I was talking to Vivek Pandey the other day, who told me that his tests of GlassFish Scripting takes a long time to run because each test needs to deploy an application and undeploy it. An obvious way to speed that up is to run those tests in parallel by running multiple GF server instances, but doing so in a single system doesn't give you a substantial gain because you can only run so many GF instances on one PC.

But with something like this, you can suddenly start a whole lot more GlassFish servers, somewhere on the network. Running two dozen GlassFish at once is now a piece of cake. And this functionality is available for every developer on our corporate network, not just for jobs on Hudson.

There are many other situations where a remote batch job execution is convenient. For example, when we assemble a virtual machine image, we need to run it on an environment that has all the necessary virtualization software. Setting up such an environment for everyone is a waste of time, so it's better to prepare a few slaves on Hudson, and let people submit builds there. Unlike a regaular Hudson job/build model, people can submit whatever they have on their workspace, even a work-in-progress source tree.

Droovy

CLI is useful for build/test automation, but in other cases, it's more convenient to have a programmable API for this. It should let you lease a new system, run computation over there, bring data back and forth, and so on. This frees you from a "batch processing" model and allows you to do more coordinated/interactive computation that spans multiple systems.

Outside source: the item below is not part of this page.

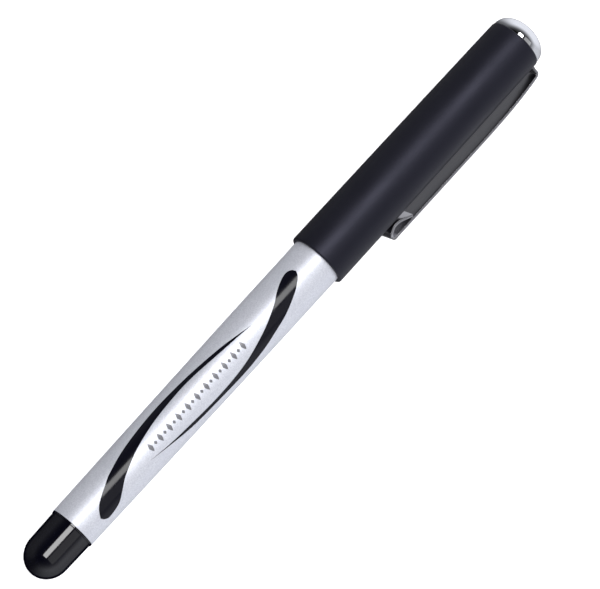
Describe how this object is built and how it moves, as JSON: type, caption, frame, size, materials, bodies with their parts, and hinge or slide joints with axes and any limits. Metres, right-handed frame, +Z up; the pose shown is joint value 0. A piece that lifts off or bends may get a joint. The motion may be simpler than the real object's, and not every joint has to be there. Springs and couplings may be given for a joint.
{
  "type": "rollerball pen",
  "caption": "Slim capped rollerball pen with a tapered silver barrel, dark soft-touch cap, bent metal clip, domed crown and a hidden ribbed grip section.",
  "frame": {"origin": "on the surface that the pen lies on, under the middle of its box", "axes": "+X along the pen from the tail to the crown, +Z up, the clip on the -Y side"},
  "size_m": [0.14, 0.0144, 0.0119],
  "materials": {
    "silver_lacquer": "silver metallic lacquer on moulded ABS, satin gloss",
    "chrome_plate": "bright chrome plate",
    "black_gloss_plastic": "polished moulded ABS",
    "spring_steel": "drawn spring wire",
    "black_plastic": "moulded ABS",
    "grip_rubber": "matt moulded rubber",
    "clear_plastic": "clear extruded polypropylene",
    "white_plastic": "natural moulded polypropylene",
    "ink": "liquid ink",
    "follower_grease": "clear amber grease",
    "tip_steel": "turned stainless steel",
    "ball_carbide": "polished carbide",
    "soft_touch_cap": "soft-touch lacquer on moulded ABS",
    "seal_rubber": "moulded rubber"
  },
  "bodies": {
    "front_section": {"section_core": "black_plastic", "grip_sleeve": "grip_rubber", "nose_cone": "chrome_plate", "refill_tube": "clear_plastic", "refill_plug": "white_plastic", "ink_column": "ink", "tip_holder": "white_plastic", "tip_socket": "tip_steel", "tip_spring": "spring_steel"},
    "barrel_mouth": {"barrel_ring": "chrome_plate"},
    "barrel": {"barrel": "silver_lacquer", "tail_plug": "black_gloss_plastic", "cushion_spring": "spring_steel"},
    "cap_liner": {"inner_cap": "white_plastic", "cap_seal": "seal_rubber"},
    "cap": {"cap_shell": "soft_touch_cap", "crown_plug": "white_plastic", "crown_dome": "chrome_plate"},
    "clip": {"clip": "chrome_plate"},
    "writing_ball": {"tip_ball": "ball_carbide"},
    "ink_level": {"ink_follower": "follower_grease"}
  },
  "joints": [
    {"name": "cap_pull", "type": "slide", "parent": "front_section", "child": "cap_liner", "axis": [1, 0, 0], "range_m": [0, 0.062]},
    {"name": "cap_turn", "type": "hinge", "parent": "cap_liner", "child": "cap", "pos_m": [0.03, 0.00127, 0.00594], "axis": [1, 0, 0], "continuous": true},
    {"name": "clip_flex", "type": "hinge", "parent": "cap", "child": "clip", "pos_m": [0.0653, -0.00341, 0.00344], "axis": [0, -0.4708, 0.8822], "range_deg": [0, 4], "stiffness_Nm_per_rad": 3},
    {"name": "barrel_travel", "type": "slide", "parent": "front_section", "child": "barrel_mouth", "axis": [-1, 0, 0], "range_m": [0, 0.006]},
    {"name": "barrel_unscrew", "type": "hinge", "parent": "barrel_mouth", "child": "barrel", "pos_m": [-0.02, 0.00127, 0.00594], "axis": [-1, 0, 0], "range_deg": [0, 1440]},
    {"name": "ink_use", "type": "slide", "parent": "front_section", "child": "ink_level", "axis": [1, 0, 0], "range_m": [0, 0.061], "deforming": ["ink_column"]},
    {"name": "ball_roll", "type": "hinge", "parent": "front_section", "child": "writing_ball", "pos_m": [0.05765, 0.00127, 0.00594], "axis": [0, 1, 0], "continuous": true}
  ],
  "couplings": [
    {"joint": "barrel_unscrew", "follows": "barrel_travel", "rad_per_m": 4188.8}
  ]
}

So I took the remoting mechanism that Hudson uses by itself to control its slaves and laid it on top of the distributed fork plugin. This allows your Java program to provision a new JVM on a remote server and execute code there seamlessly:

Droovy droovy = new Droovy(); // this talk to Hudson identified by the HUDSON_URL env var
Server server1 = droovy.connect();
// ... provision more servers if you want ...

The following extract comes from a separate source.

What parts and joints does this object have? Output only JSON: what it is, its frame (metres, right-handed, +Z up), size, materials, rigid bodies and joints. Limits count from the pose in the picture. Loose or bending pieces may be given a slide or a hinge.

System.out.println(add(server1,1,1)); // compute 1+1 on a remote system


int add(Server server, final int x, final int y ) {
  return server1.getChannel().call(new Callable<Integer,RuntimeException>() {
    public Integer call() {
        return x+y;
    }
  });
}

Behind the scene, all the necessary class files and so on are shipped to the remote JVM silently, so this just works, even though your Hudson cluster doesn't know anything about your program. Also, I can easily make this fall back to a single system environment, if there's no Hudson available (although I haven't implemented that yet.)

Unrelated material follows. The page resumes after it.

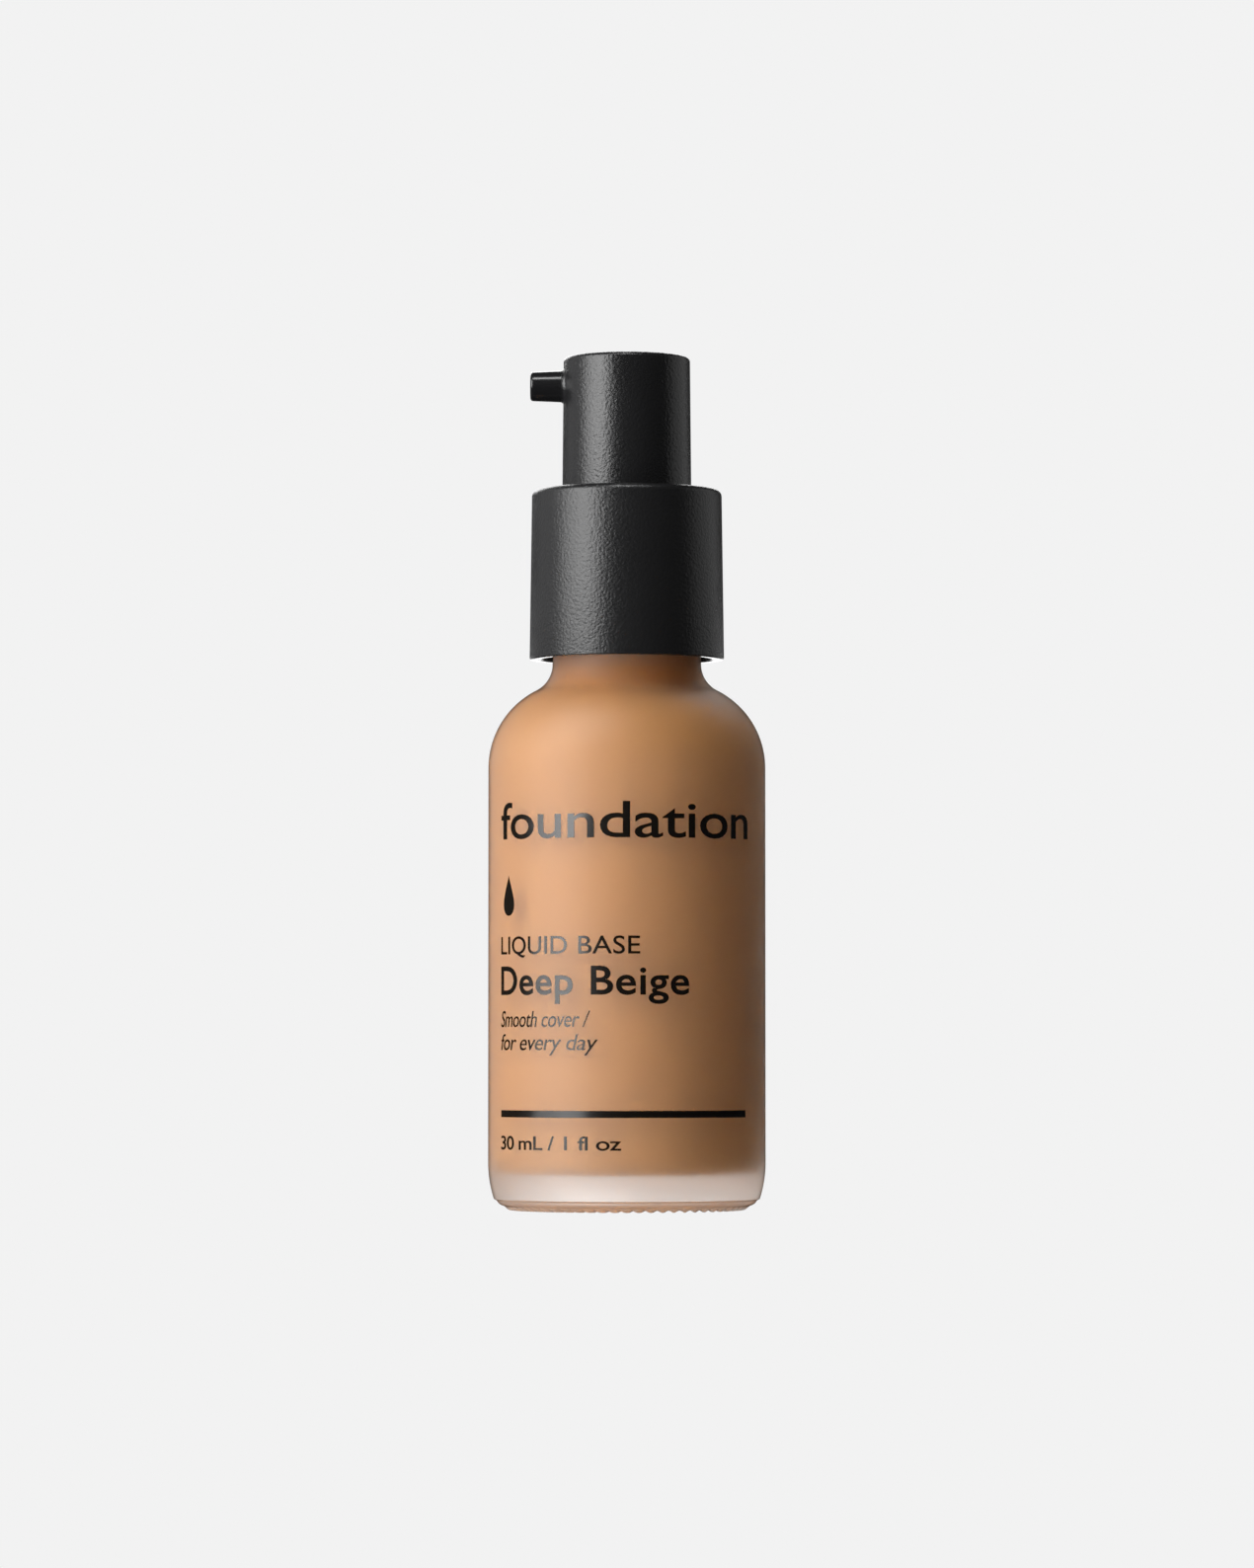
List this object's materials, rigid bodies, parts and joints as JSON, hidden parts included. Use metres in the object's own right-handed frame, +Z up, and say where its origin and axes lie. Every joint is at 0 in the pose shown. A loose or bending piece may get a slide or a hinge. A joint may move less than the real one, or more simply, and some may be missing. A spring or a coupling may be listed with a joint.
{
  "type": "foundation bottle",
  "caption": "Round frosted glass bottle of liquid foundation with a black screw collar and a push-down pump with a side nozzle.",
  "frame": {"origin": "bottle axis at the plane the bottle stands on", "axes": "+Z up the bottle's axis, the printed front faces -Y, the nozzle points to -X at rest"},
  "size_m": [0.0328, 0.0328, 0.1011],
  "materials": {
    "frosted_glass": "acid-frosted clear glass",
    "foundation": "opaque brown liquid",
    "collar_black": "fine matte black",
    "actuator_black": "fine matte black",
    "seal_white": "soft white polyethylene",
    "natural_plastic": "natural polypropylene",
    "tube_plastic": "translucent extruded tube",
    "spring_steel": "drawn stainless wire",
    "ball_steel": "polished stainless balls"
  },
  "bodies": {
    "bottle": {"glass_bottle": "frosted_glass", "foundation_fill": "foundation"},
    "pump_unit": {"neck_gasket": "seal_white", "pump_housing": "natural_plastic", "dip_tube": "tube_plastic", "ball_cage": "seal_white", "stem_retainer": "seal_white", "return_spring": "spring_steel"},
    "collar": {"closure": "collar_black"},
    "inlet_valve": {"inlet_ball": "ball_steel"},
    "stem_unit": {"pump_stem": "natural_plastic", "piston_rod": "natural_plastic"},
    "piston_unit": {"piston": "seal_white"},
    "outlet_valve": {"outlet_ball": "ball_steel"},
    "head": {"actuator_head": "actuator_black"}
  },
  "joints": [
    {"name": "pump_rise", "type": "slide", "parent": "bottle", "child": "pump_unit", "axis": [0, 0, 1], "range_m": [0, 0.0053]},
    {"name": "closure_twist", "type": "hinge", "parent": "pump_unit", "child": "collar", "pos_m": [0, 0, 0.06515], "axis": [0, 0, 1], "range_deg": [0, 450]},
    {"name": "pump_press", "type": "slide", "parent": "pump_unit", "child": "stem_unit", "axis": [0, 0, -1], "range_m": [0, 0.0048], "stiffness_N_per_m": 2000, "springref_m": -0.0025, "deforming": ["return_spring"]},
    {"name": "head_swivel", "type": "hinge", "parent": "stem_unit", "child": "head", "pos_m": [0, 0, 0.0845], "axis": [0, 0, 1], "continuous": true},
    {"name": "piston_float", "type": "slide", "parent": "stem_unit", "child": "piston_unit", "axis": [0, 0, 1], "range_m": [0, 0.0006]},
    {"name": "inlet_lift", "type": "slide", "parent": "pump_unit", "child": "inlet_valve", "axis": [0, 0, 1], "range_m": [0, 0.0008]},
    {"name": "outlet_lift", "type": "slide", "parent": "stem_unit", "child": "outlet_valve", "axis": [0, 0, 1], "range_m": [0, 0.0008]}
  ],
  "couplings": [
    {"joint": "pump_rise", "follows": "closure_twist", "m_per_rad": 0.00067376}
  ]
}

What the above code does is essentially to send a closure to a remote JVM and execute it there. Unfortunately, the syntax of closure in Java is awkward, so I added the Groovy binding in Droovy to make this really easy to use (and hence the name.) This allows you to script a computation across multiple systems in a single Groovy script. droovy.jar has a main method that hooks this up with a CLI, which lets you do something like:

$ java -jar droovy-1.0-jar-with-dependencies.jar http://hudson.sfbay/ << EOF
def pid() {
  return new File("/proc/self").canonicalPath
}

println "connecting"
server1 = connect();
server2 = connect();

i=0
(0..<4).each {
  i++
  server1 {
    println "hello from ${pid()} (${i})"
  }
  server2 {
    println "hello from ${pid()} (${i})"
  }
  println "hello from ${pid()} (${i})"
}
EOF
connecting
channel started
channel started
hello from /proc/10244 (1)
hello from /proc/10267 (1)
hello from /proc/10222 (1)
hello from /proc/10244 (2)
hello from /proc/10267 (2)
hello from /proc/10222 (2)
hello from /proc/10244 (3)
hello from /proc/10267 (3)
hello from /proc/10222 (3)
hello from /proc/10244 (4)
hello from /proc/10267 (4)
hello from /proc/10222 (4)
channel stopped
channel stopped

... and you now have a program that spans across 3 JVMs. Notice that closures capture their environments, so you see the correct value of "i" printed everywhere (and stdout is all forwarded back to your shell.)

Conslusion / Next Step

What I'm really after is to make it very easy to write tests that utilize 10s of computers in a Hudson cluster. I hope I showed enough pieces to get some of you interested.

My next step is to expand Parallel JUnit module so that it not only run tests in parallel but optionally do so across multiple systems. I'm also looking at Maven Surefire plugin that your Maven projects can take advantages of this by tweaking your POM a bit.

Related Topics >>

Comments

Awesome...

Frickin cool

@dsmiley: from what I know with Hadoop, I don't think you can maintain interactive communication channel between map/reduce tasks running on Hadoop and outside. Hadoop is really designed toward batch processing. That said, I'd imagine it's not impossible to make it do something like this, so if you know some work done with Hadoop in this space, please let me know.

Cool! But I wonder if there was redundant work here that could be better implemented with hadoop.